Os usuários de PS4 receberam suas versões e o jogo está à venda na PS Store, mas na atual nona geração de consoles, só existe Psychonauts 2 para o Xbox Series. Pois é, o game não poderia ser um exclusivo da marca Xbox, já que ele foi prometido há anos para os apoiadores da campanha que tinham PS4. Porém, nada foi prometido para o PS5.
Na prática, o game roda no PS5 por meio de retrocompatibilidade, chegando no máximo aos 1440p, que é a resolução máxima que o PS4 Pro entrega pra esse jogo. A diferença é que o PS5, por ter um melhor processador, faz 60 fps em vez de 30 fps. No PS4 padrão, o desempenho fica no básico 1080p e 30 fps.
Já no Xbox, a coisa varia muito. Full HD e 30 fps no Xbox One, 4K e 30 fps no Xbox One X e no Series X a resolução é de 4K e 60 fps ou 1440p e 120 fps. Eu joguei Psychonauts 2 no Series S, que oferece 1080p com 120 quadros por segundo ou 1620p, que seria o 3K de proporção 16:9, com 60 fps.
Infelizmente, a opção de troca por desempenho ou resolução não está nos menus do game e é preciso mexer nas configurações de display do console pra alternar entre elas. No fim das contas, a melhor versão do jogo está no Series X, se tratando de consoles, ou no PC, onde a resolução e a taxa de quadros vão até onde o seu hardware aguentar.
Recursos de acessibilidade
Outros recursos legais que Psychonauts 2 oferece estão na aba acessibilidade das configurações. Enquanto o game traz um desafio balanceado para pessoas acostumadas com o gênero plataforma, existem opções para facilitar a vida de quem não tem muita habilidade e só quer curtir a história. Nas opções é possível tirar o dano da queda, deixar o personagem invencível ou mesmo aumentar o dano causado em inimigos para suavizar a dificuldade do combate.
A interface também conta com várias opções de personalização. A principal pra nós, brasileiros, é a chance de localizar as legendas e os textos da UI em português do Brasil. Pessoas com daltonismo, que sofrem enjoo com tremor da câmera ou que tem dificuldade com texto pequeno, também podem ter uma experiência melhor ativando recursos de acessibilidade no menu.
Vale a pena?
A expectativa que se tem sobre uma sequência que demorou tanto para sair acaba contaminando a percepção que se tem de jogo. O primeiro Psychonauts foi um projeto extremamente arriscado e inovador e superar o sentimento de carinho que se criou sobre ele não é uma tarefa fácil. Mas a Double Fine conseguiu.
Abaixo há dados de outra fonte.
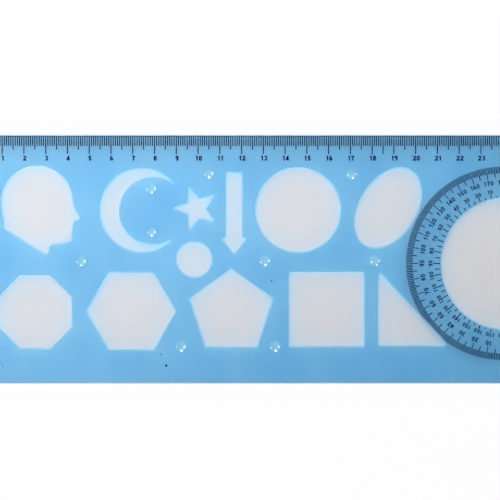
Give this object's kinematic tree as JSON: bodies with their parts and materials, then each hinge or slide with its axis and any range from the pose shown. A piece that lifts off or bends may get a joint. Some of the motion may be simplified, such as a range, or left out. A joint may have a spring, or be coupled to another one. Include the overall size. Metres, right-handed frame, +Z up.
{
  "type": "geometric shape template",
  "caption": "Clear blue rectangular drawing template with geometric, arrow, star, crescent and head cut-outs, a protractor opening and a graduated scale.",
  "frame": {"origin": "middle of the plate in plan, on the surface that it lies on", "axes": "+X along the scale towards its high end, +Y from the middle towards the scale edge, +Z up from the underside to the printed face"},
  "size_m": [0.31, 0.114, 0.0021],
  "materials": {
    "blue_plastic": "clear blue, moulded, glossy",
    "ink": "printed dark blue ink"
  },
  "bodies": {
    "root": {"template_plate": "blue_plastic", "scale_print": "ink", "degree_line_000": "ink", "degree_line_010": "ink", "degree_line_020": "ink", "degree_line_030": "ink", "degree_line_040": "ink", "degree_line_050": "ink", "degree_line_060": "ink", "degree_line_070": "ink", "degree_line_080": "ink", "degree_line_090": "ink", "degree_line_100": "ink", "degree_line_110": "ink", "degree_line_120": "ink", "degree_line_130": "ink", "degree_line_140": "ink", "degree_line_150": "ink", "degree_line_160": "ink", "degree_line_170": "ink", "degree_line_180": "ink", "degree_line_190": "ink", "degree_line_200": "ink", "degree_line_210": "ink", "degree_line_220": "ink", "degree_line_230": "ink", "degree_line_240": "ink", "degree_line_250": "ink", "degree_line_260": "ink", "degree_line_270": "ink", "degree_line_280": "ink", "degree_line_290": "ink", "degree_line_300": "ink", "degree_line_310": "ink", "degree_line_320": "ink", "degree_line_330": "ink", "degree_line_340": "ink", "degree_line_350": "ink"}
  },
  "joints": []
}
Eu acredito que Psychonauts 2 supera o original em tudo. Ele é mais variado, mais polido, mais suave de controlar e a expansão da mitologia e da história é tão bem-sucedida que faz os dois jogos anteriores parecerem ótimos prólogos para a real aventura que começa aqui.
Também é um jogo que lida com muita sensibilidade com o tema de transtornos mentais, sem vilanizar ou estigmatizar personagens com doenças psicológicas. O que é muito importante. Os fãs antigos e mais exigentes podem estranhar algumas mudanças mecânicas, como a substituição de algumas habilidades, mas o espírito daquilo que deu certo antes ainda está aqui.
Psychonauts 2 não é um jogo perfeito. A questão do áudio me incomodou um pouco, apesar de que há chances de que muita gente nem perceba. De qualquer forma, a experiência desta campanha, que pode ir de 12 a 20 horas, transborda e transparece muito cuidado, carinho e infinitas horas de trabalho dos desenvolvedores.
Este é claramente um projeto do coração do Tim Schafer e dos veteranos da Double Fine que, eu espero que, diferentemente do capítulo anterior, ganhe mais atenção do público. Se você gosta de jogos de plataforma e personagens carismáticos, eu não poderia recomendar mais que você adquira o game, e se você é assinante do Game Pass, jogar Psychonauts 2 é obrigatório.